“Miral” Actor Gunned Down: Palestinian-Israeli Peace Activist Silenced by Violence

By SALMA ELMEHDAWI

Published: April 20, 2011

“Miral,” a film by Julian Schnabel and Rula Jebreal, has sparked controversy ever since its worldwide debut at the Venice Film Festival. “Miral” has been demonstrated against at the United Nations and has even been advertised as “The movie they tried to stop.” In a world where films glorify war, crime and the objectification of women, what could “Miral” possibly include that we have not already seen? The answer is the truth. “Miral” offers a truth that diverges from the one-sided script surrounding the Israeli-Palestinian conflict that our media and government have been propagating for years. The film offers its viewers a window into the lives of Palestinians living under Israeli occupation, and by doing so disrupts our quaint view of Palestinians as “terrorists” and their displacement as justified.

Freida Pinto’s co-star in “Miral” has paid the ultimate price for his role. (Courtesy of Pathe/The Weinstein Company)

What makes “Miral” an especially “threatening” film to its demonstrators is the fact that it is an artistic creation, born from an artist’s (Rula Jebreal) book and crafted into a film by artists such as director Schnabel and actor Juliano Mer-Khamis. In our modern-day world of homogenous political views, insistence on patriotism and the scrutiny that accompanies “national security,” people have become afraid to speak. In such a regulated atmosphere, it becomes the role of artists to speak the truth for those who cannot. An artist’s ability to raise awareness through his or her artwork is one of our society’s last remaining platforms of free expression, and it is a powerful tool when used bravely. However, though an artist may be free from government and elitist control, the threat of retaliation is constant for artists who choose to speak out against injustice.

Unfortunately, the silencing of artists has become less of a threat and more of a norm in our modern-day society, as seen with the demonstrators who tried to ban “Miral” from playing at the United Nations and in American theaters. In the case of “Miral” actor Mer-Khamis, this silencing proved deadly. On April 4, 2011, just 10 days after “Miral’s” March 25 U.S. release, Mer-Khamis was shot dead and his pregnant wife wounded in a Palestinian refugee camp.
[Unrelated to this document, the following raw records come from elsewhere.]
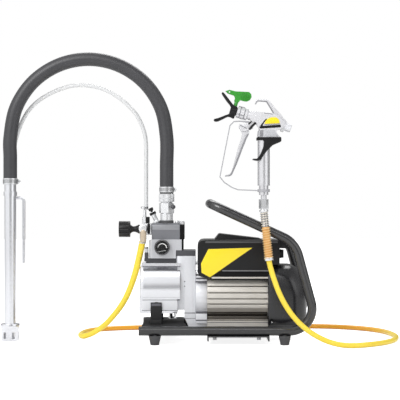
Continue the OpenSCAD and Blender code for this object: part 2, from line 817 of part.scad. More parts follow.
module piston_spring() {
    color(steel) difference() {
        rod_z(piston_low + 3, housing_top - 16, piston_x, 0, 14);
        rod_z(piston_low + 2, housing_top - 15, piston_x, 0, piston_d / 2 + 1);
    }
}
module diaphragm() {
    color(black) rod_z(head_z - 3, head_z, piston_x, 0, diaphragm_d / 2 - seat);
}
module pump_head() {
    color(alloy) difference() {
        slab_y([[head_x0 + 9, head_z], [-108, head_z], [-108, cap_z], [head_x0 + 9, cap_z],
                [head_x0, cap_z - 4], [head_x0, head_z + 4]], -head_y, head_y);
        rod_z(head_z - 1, head_z + 6, piston_x, 0, 28);
        rod_z(head_z - 1, cap_z + 1, inlet_x, inlet_y + 14, 6);
        rod_z(head_z - 1, cap_z + 1, -178, 12, 5);
        for (y = [-head_y, head_y]) translate([head_x0, y, cap_z]) rotate(45)
            cube([head_bevel * sqrt(2), head_bevel * sqrt(2), far], center = true);
        block(-124.5, drive_end, -drive_y - seat, drive_y + seat, head_z - 1,
              drive_top + drive_cap_h + seat);
    }
}
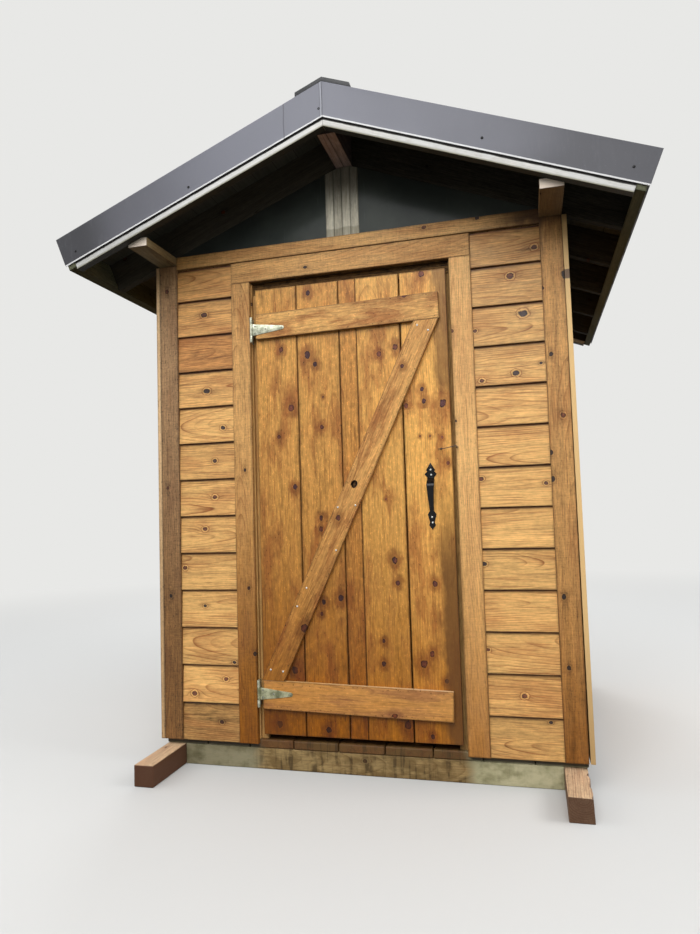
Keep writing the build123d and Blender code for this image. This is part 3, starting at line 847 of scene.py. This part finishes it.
def turned(centre, out, profile, around=14):
    """Mesh turned round an axis through a centre: a profile of radius and height pairs, with closed ends."""
    out = out.normalized()
    across = out.orthogonal().normalized()
    beside = out.cross(across)
    rings = []
    for radius, height in profile:
        ring = []
        for index in range(around):
            angle = 2 * math.pi * index / around
            sideways = across * radius * math.cos(angle) + beside * radius * math.sin(angle)
            ring.append(centre + out * height + sideways)
        rings.append(ring)
    return loft(rings)


def pan_screw(centre, out, radius=0.0042, height=0.0022):
    """Domed screw head with a round recess."""
    return turned(centre, out, [
        (radius, -0.0004), (radius, height * 0.35), (radius * 0.8, height * 0.8), (radius * 0.42, height),
        (radius * 0.36, height), (radius * 0.3, height * 0.2),
    ])


def roofing_screw(centre, out):
    """Hexagonal screw head on a round washer."""
    washer = [(0.007, 0.0), (0.007, 0.0012), (0.0058, 0.0022)]
    head = [(0.0042, 0.0018), (0.0042, 0.0055), (0.0036, 0.0062)]
    return [turned(centre, out, washer, 12), turned(centre, out, head, 6)]


# Materials

siding_wood = wood("siding_wood", (228, 178, 108), (136, 80, 38), (78, 62, 58), ring=0.008, stain=0.45,
                   dashes=0.45, collar=0.8, lap_shadow_and_dirt=0.015, rough=0.48)
trim_wood = wood("trim_wood", (216, 166, 100), (126, 76, 36), (70, 54, 48), ring=0.007, contrast=0.35,
                 stain=0.45, foot_damp_and_shade=1.0, saw=0.8, collar=0.3, edge_dirt_and_shade=0.4, rough=0.55, after=shaded_and_stained_ends)
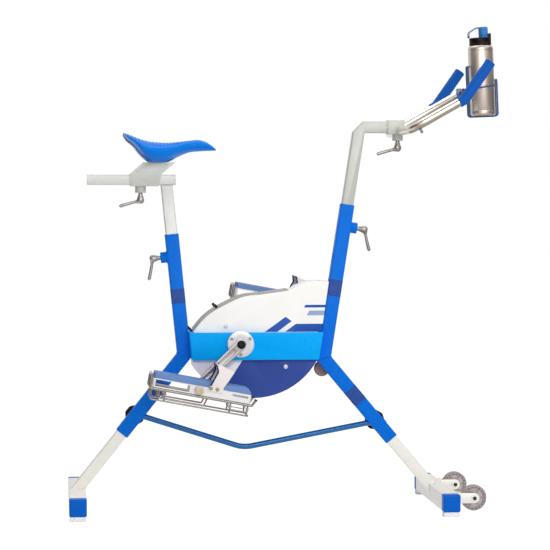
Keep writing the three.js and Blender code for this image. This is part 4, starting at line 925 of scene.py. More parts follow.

A masked gunman shot Mer-Khamis, a Jewish-Palestinian peace activist, five times point blank in a Palestinian refugee camp on the West Bank in Jenin, Palestine. His pregnant wife managed to survive. This is the fear artists and activists speak about when they begin to paint pictures of obscured facts, write poems about secret genocides or make movies about ethnic cleansing in disguise. This is the risk that comes along with speaking out against injustice and the fear that keeps the majority of our world idle, ignorant and silent.
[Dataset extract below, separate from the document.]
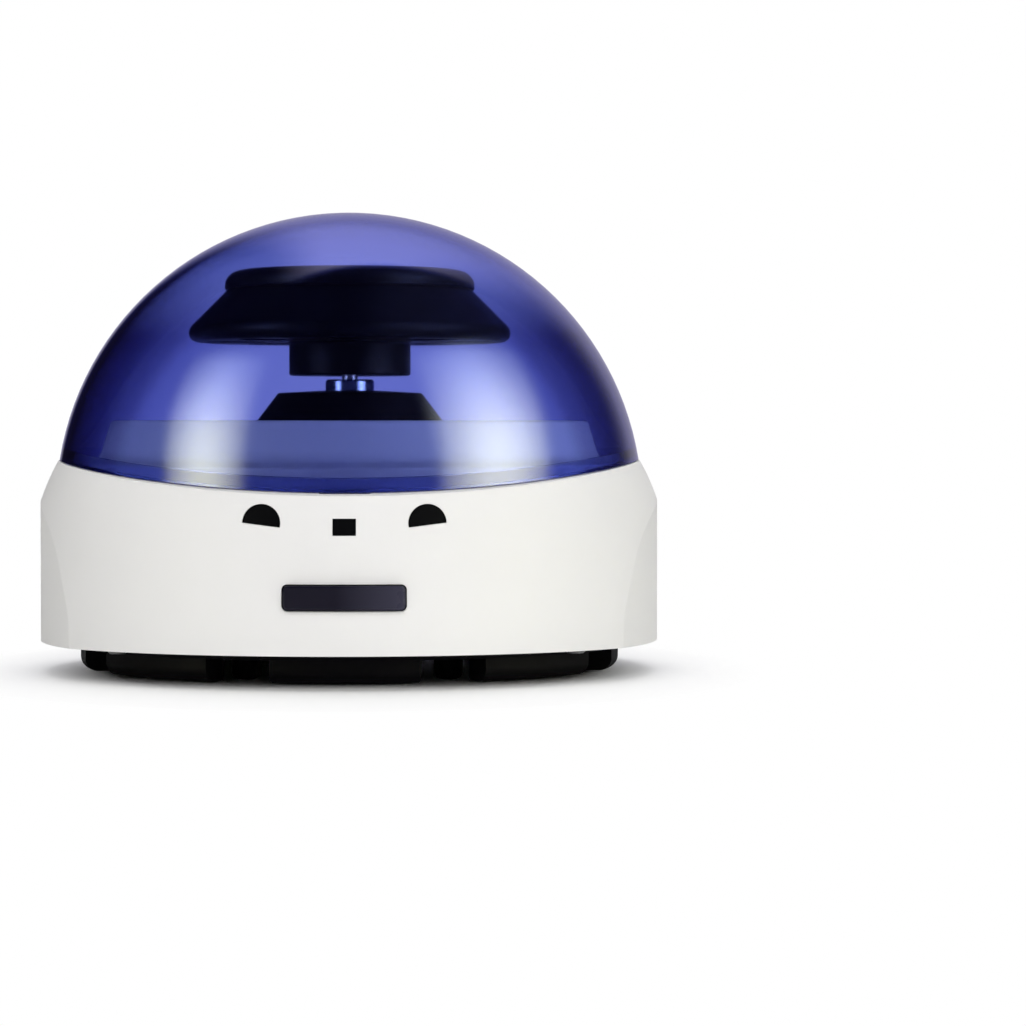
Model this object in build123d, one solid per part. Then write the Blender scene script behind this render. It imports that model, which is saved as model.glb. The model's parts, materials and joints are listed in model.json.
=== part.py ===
from build123d import *
import math
import os

# Mini centrifuge for eight small tubes: a round bench instrument with a see-through dome lid.
# Millimetres. The origin is on the bench below the rotor's axis, +Z is up and -Y is the front.

# General fits and gaps
MOVING_GAP = 0.3
SEAT_GAP = 0.1
PIN_CLEARANCE = 0.06
FIXED_CLEARANCE = 0.03
EDGE_BREAK = 0.5
FAR = 200.0

# Housing shell: how far it stands out from the lid, and how much its two sides are cut flat
LID_INSET = 8.2
SIDE_CUT = 4.5
SIDE_RADIUS = 111.0
SHELL_WALL = 2.5
SHELL_BOTTOM_Z = 7.8
SHELL_UPRIGHT_HEIGHT = 4.2
# How far the side has come in, and how far below the parting line's crest it has
SHELL_SHOULDER = ((0.8, 29.7), (2.0, 19.5), (5.3, 8.0))
SHELL_TOP_SLOPE = (-0.65, 1.0)

# Parting line of shell and lid, an arc in side view that is highest behind the rotor's axis
SEAM_CREST_Z = 53.1
SEAM_CREST_Y = 13.6
SEAM_RADIUS = 505.0
FLANGE_THICKNESS = 2.5

# Lid, part of a hollow ball with a thicker rim
LID_CENTRE_DROP = 11.9
LID_HEADROOM = 4.92
LID_WALL = 2.0
LID_RIM_HEIGHT = 3.0
LID_RIM_THICKNESS = 3.6

# Liner of the rotor chamber
LINER_CLEARANCE = 0.7
LINER_LEDGE_WIDTH = 9.5
LINER_WALL = 1.8
LINER_WALL_FOOT = 3.0
LINER_WALL_DRAFT = 0.7
LINER_LEDGE_DROP = 1.6
LINER_LEDGE_FALL = 1.5
LINER_DRUM_HEIGHT = 11.0
LINER_SKIRT_HEIGHT = 7.5
LINER_SEAT_THICKNESS = 2.0
LINER_SEAT_LAP = 2.0
DECK_DROP = 2.0
DECK_THICKNESS = 2.0
DECK_HOLE_RADIUS = 8.0

# Hinge at the back
HINGE_INSET = 2.6
HINGE_DROP = 2.1
KNUCKLE_RADIUS = 4.0
KNUCKLE_HALF_WIDTH = 14.0
HINGE_LUG_WIDTH = 5.6
HINGE_LUG_HEIGHT = 12.0
HINGE_PIN_RADIUS = 1.5
HINGE_PIN_END = 0.4
HINGE_ARM_HEIGHT = 5.5
HINGE_STOP_RADIUS = 6.0
HINGE_STOP_START = 50.0
HINGE_STOP_END = 80.0
HINGE_STOP_BLOCK_HEIGHT = 4.2
HINGE_STOP_BLOCK_REACH = 3.5
HINGE_STOP_GAP = 0.5

# Latch and release button at the front
BUTTON_WIDTH = 28.6
BUTTON_HEIGHT = 5.7
BUTTON_CORNER = 1.2
BUTTON_Z = 21.4
BUTTON_PROUD = 1.4
BUTTON_EDGE = 0.5
BUTTON_FLANGE_LAP = 1.7
BUTTON_FLANGE_THICKNESS = 1.5
BUTTON_FLANGE_GAP = 1.5
BUTTON_STEM_RADIUS = 2.0
BUTTON_STEM_SPREAD = 9.0
RELEASE_TRAVEL = 2.5
HOOK_WIDTH = 10.0
HOOK_THICKNESS = 2.0
HOOK_REACH = 2.8
HOOK_BARB_DROP = 17.1
HOOK_BARB_DEPTH = 0.9
HOOK_TIP_LENGTH = 3.5
HOOK_SWING = 1.6
HOOK_SIDE_GAP = 1.0
CATCH_LAP = 1.5
CATCH_THICKNESS = 2.9
CATCH_HEIGHT = 3.7
SLIDER_GAP = 0.6
SLIDER_SIDE_GAP = 3.0
SLIDER_ARM_WIDTH = 3.0
SLIDER_BAR_THICKNESS = 2.5
SLIDER_BAR_HEIGHT = 7.0
SLIDER_RUNNER_HEIGHT = 3.5
GUIDE_WALL = 2.0
GUIDE_CHEEK = 1.6
GUIDE_LAP = 1.5
SPRING_RADIUS = 3.0
SPRING_WALL = 0.6
SPRING_LENGTH = 8.5

# Dark windows in the front
WINDOW_SPREAD = 19.4
WINDOW_RADIUS = 4.5
WINDOW_DROP = 0.5
WINDOW_BELOW_CREST = 14.4
WINDOW_TILT = 7.0
INDICATOR_WIDTH = 5.5
INDICATOR_HEIGHT = 4.0
INDICATOR_BELOW_CREST = 15.3
WINDOW_RECESS = 0.3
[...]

Mer-Khamis’s death is inseparable from the message he strove to convey through his art and activism, which was above all a message of peace. His message and his death form a precise equation: if you fight injustice and speak freely, you risk being jailed, killed and ultimately silenced. It seems as if in today’s world, speaking out against injustice and bloodshed is to call injustice and bloodshed upon oneself. For every peace and human rights activist, artist and vocal person who chooses to speak against injustice rather than stay silent, it appears our options are becoming increasingly narrow. Either we voluntarily allow ourselves to be silenced by fear, or we speak and expect to be involuntarily silenced.
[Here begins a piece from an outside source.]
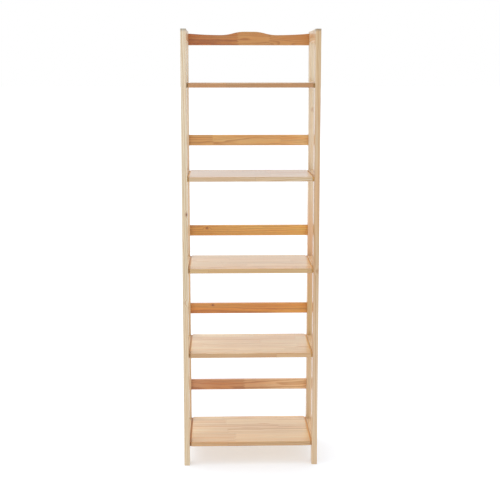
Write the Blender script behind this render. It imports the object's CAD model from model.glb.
"""Ladder shelf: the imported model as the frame, with procedural wood and zinc, in a white studio.

Lengths are in metres and colours in sRGB from 0 to 255, X to the right, Y to the back and Z up.
"""

import math

import bpy
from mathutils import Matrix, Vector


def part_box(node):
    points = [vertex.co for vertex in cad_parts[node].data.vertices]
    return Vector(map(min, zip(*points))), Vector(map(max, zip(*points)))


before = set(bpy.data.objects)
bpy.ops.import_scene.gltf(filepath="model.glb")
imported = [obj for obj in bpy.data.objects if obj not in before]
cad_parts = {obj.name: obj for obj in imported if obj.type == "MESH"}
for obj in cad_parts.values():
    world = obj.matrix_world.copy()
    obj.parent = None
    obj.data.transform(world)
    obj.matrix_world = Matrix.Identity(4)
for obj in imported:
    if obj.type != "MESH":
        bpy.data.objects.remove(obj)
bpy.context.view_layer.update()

# ------------------------------------------------------------------------------------------------
# Driving values

# Camera: the photograph's viewing angle, level with the top board and looking a little down.
CAMERA_PLACE = (-0.106, -3.857, 1.440)
CAMERA_YAW = math.radians(1.59)        # towards +X
CAMERA_TILT = math.radians(9.02)       # downwards
CAMERA_LENS = 74.9                     # millimetres
CAMERA_SENSOR = 36.0                   # millimetres
CAMERA_SHIFT = -0.02                   # part of the picture's width
CAMERA_REACH = 400.0

# Light: a dome with its level at the horizon and its slope along X, Y and Z, a glowing floor and
# a softbox.
DOME_LEVEL = 0.66
DOME_SLOPE = (-0.12, 0.02, 0.42)
FLOOR_COLOUR = (0.55, 0.58, 0.62, 1.0)
FLOOR_GLOW_COLOUR = (1.00, 1.00, 1.01, 1.0)
FLOOR_GLOW = 0.45
FLOOR_REACH = 120.0
OVERHEAD_POWER = 1.1
OVERHEAD_WIDTH = math.radians(70)
OVERHEAD_TURN = (math.radians(-10), math.radians(-14), 0.0)

# Wood tones, in clear satin lacquer.
PALE = (232, 206, 168)                 # earlywood of the sapwood
STRAW = (208, 162, 108)                # latewood of the sapwood
HEART = (212, 152, 90)                 # earlywood of the heartwood
HEART_LATE = (168, 100, 48)            # latewood of the heartwood
KNOT = (118, 66, 34)
GLUE = (150, 104, 66)
STAIN = (208, 158, 96)                 # earlywood of the stained packing strips
STAIN_LATE = (178, 127, 72)            # latewood of the stained packing strips
PLAIN = (1.0, 1.0, 1.0)                # a tint that changes nothing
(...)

As a society, we cannot allow Mer-Khamis’ death to legitimize our fear of speaking out against injustice. Instead, we must challenge his death and the fear that has kept many of us silent for so long. Mer-Khamis’ murder should not scare artists into silence, but rather it should encourage them to speak louder. We must understand that there is no difference between silencing a film that portrays the real lives of real human beings and silencing the people it speaks for. Behind Mer-Khamis’ silencing lies the decades-long silencing of his people, yet emerging from “Miral” is a glimmer of hope and an abundance of courage. Artists must continue in Mer-Khamis’ footsteps and challenge this silencing of human beings and truth.